Read the news please.
When asked by Sky News if someone who works but also gets income from shares or property is a working person, Starmer said “they wouldn’t come within my definition.”
But if he said “income from owning shares isn’t eligible for PAYE taxation and therefore isn’t covered by a pledge to not increase taxes on workers’ earnings” he wouldn’t have a headline and you would be accusing him of talking like a politician and breaking promises.
But no, he was asked this in the context of some disingenuous question like “bbbut you promised not to raise taxes on working people, and this will hurt working people, aren’t people with a hardworking fast food day job and a tiny bit extra from a few shares or renting out their spare bedroom just to make ends meet exactly the working people you promised not to raise taxes on?”
And Starmer says no, and now we have a headline because a bunch of shareholders who are experts at hoarding money because it’s all they really care about are as pissed as they ever get because tHe GovErNmunT iS tAkiN aLL MY mUnnY.
It’s the daily telegraph, for goodness sake. When did they ever care about ordinary people’s finances?!
you’ll put those savings into a stocks and shares ISA where any gains from stocks are tax free guaranteed.
If you have more than £20k a year to put away into stocks and shares then yeah you need to pay some tax bruv.
That’s not what Keir said originally, he said people who own any stock should be excluded from “working people”. Then people got (rightfully) mad and his spokesperson had to recant for him.
Why are you so cross about this? He only means that he’ll tax their unearned income a bit more, and if they really are working people out won’t affect them much.
The extent to which it affects workers is the extent to which they aren’t workers. It isn’t the logical gotcha you seem to think it is.
Why am I so cross? Because I am stripped my working people by Starmer despite me working all my adult life and still can’t start buying a house, for putting a bit of my savings into stock, just so he can claim he “didn’t raise working people’s taxes”.
That’s just peak slimey politician behaviour.
Do I think people who own a lot of stocks and assets should be taxed. Yes, let’s tax those motherfuckers. But just be more honest and stop twisting the definition of working people.
🤡
No he did not.
He said people who own any stock should be excluded from “working taxes"
More accurately, he said they do not fit his definition of working taxes. Because that was the question the telegraph was trying to miss represent.
As does the Tory party and every government since the 1950s. That is why we have capital gains tax as well as income tax.
This whole argument is nothing but absurdly biased reporting from right wing press. Intentionally launched to try and sow division in the electorate. Just like every Tory tactic since the election was announced.
This might be my favourite thing he’s said yet
In a country like UK… He just pissed off a lot of parasites.

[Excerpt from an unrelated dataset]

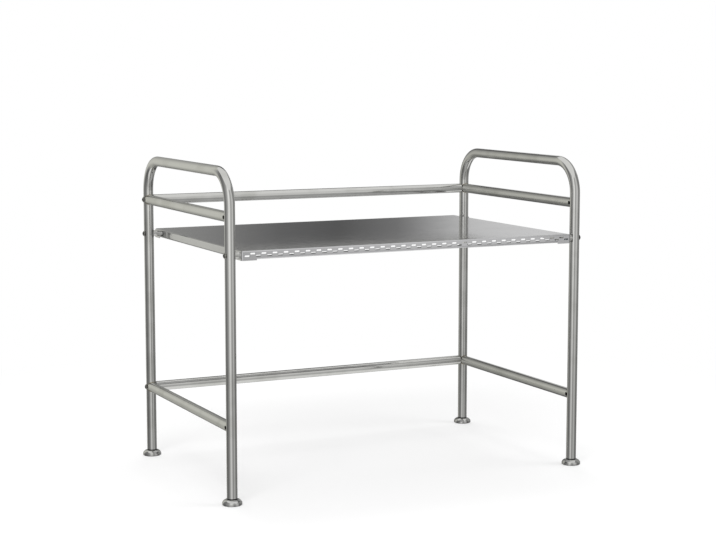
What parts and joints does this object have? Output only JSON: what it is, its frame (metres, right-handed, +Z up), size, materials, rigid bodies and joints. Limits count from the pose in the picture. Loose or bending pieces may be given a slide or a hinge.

And thats a good thing! They got to comfortable over last 40 yeara.
UK is fucking gutted from within, and peasants accept it lol
Yer, I totally trust the Telegraph on what Starmer says on the lines in a class war. Completely trustable source on the subject. Not at all trying to put that line with as many people on its side not Starmers…
And, as everyone here says. He is correct. It is an investment. Not work. Yes you are taking a risk, that is the point. If you work, you should not be taking a risk. But instead paid for your labour.
Unfortunately, saying it here doesn’t matter. Papers like the telegraph and other Tory press are not going to care about the facts. They only care about creating division.
More importantly, Starmer et al. Are also not going to make the effort to argue this case. No effort is going to be made to push forward the true difference between working class income and actual investment income.
Anyone watching saw this argument starting during the election. It was clear then when labour started talking about working taxes. The Tories instantly started arguing that the Tories were talking about not raising taxers at all. Anyone watching saw this discussion forming.
And Starmer et al. intentionally ignored it rather than draw attention to the difference. They will not bother to fight the terminology now either.
Rare Starmer W
Broken clock moment.
Context for this statement?
Is he pandering to beat down brits?
He’s a self serving neoliberal who doesn’t give two fucks about the working class.
He has made it clear all along that he is nothing but a corporate and establishment shill, and while making this one accidentally accurate statement about landlords, his party is planning to, for example, go ahead with pretty much the exact same cuts and abuses (E: like the government having unlimited access to the bank accounts of all benefits claimants) that the Tories had planned for the poorest in society, along with trying to force as many sick and disabled people in to work as they can (without providing any more support or income to help this happen of course, just more punishment for those who
can’t“refuse”). Landlords will not be getting any of the same treatment.His statement doesn’t reflect any moral leanings, nor a will or intent to change anything for the better.
Yesterday I heard they were reducing the amount people on universal credit can have their payment reduced for utility debt etc, which is good. It’s not all completely horrible, there are some silver linings.
Comrade Starmer lmao
He’s right though. I’d very much like a PM to take a hard line on these chuckle fucks.
He definitely is. It’s refreshing to finally even hear this sentiment from our government. However it’s just words, hopefully we start seeing some positive changes in the rental and housing market.
Very small scale landlords are often working people, and lots of working people own shares. That said, the bigger landowners and stock holders are much less likely to be working people. Those fuckers contribute nothing of value to society.
No landlord is a working person, otherwise they wouldn’t be landlords.
I know plenty of people who work full time in real jobs, and also rent out a house. Renting a single building doesn’t give you enough to quit your job where I live.
I’m super dubious because Starmer has done very little to earn my trust, but I would be very keen to be surprised, or even proven wrong
Nothing “comrade” about it. It’s just sense.
They do no labor, they create no good, they accomplish no service. Literal rent-seeking.
Well I remember when I used to rent I don’t remember my landlord ever doing anything. He owns the property but he certainly didn’t maintain it.
Good fucking luck to any landlord looking to be named in a manifesto.
You might get mentioned. You won’t like how.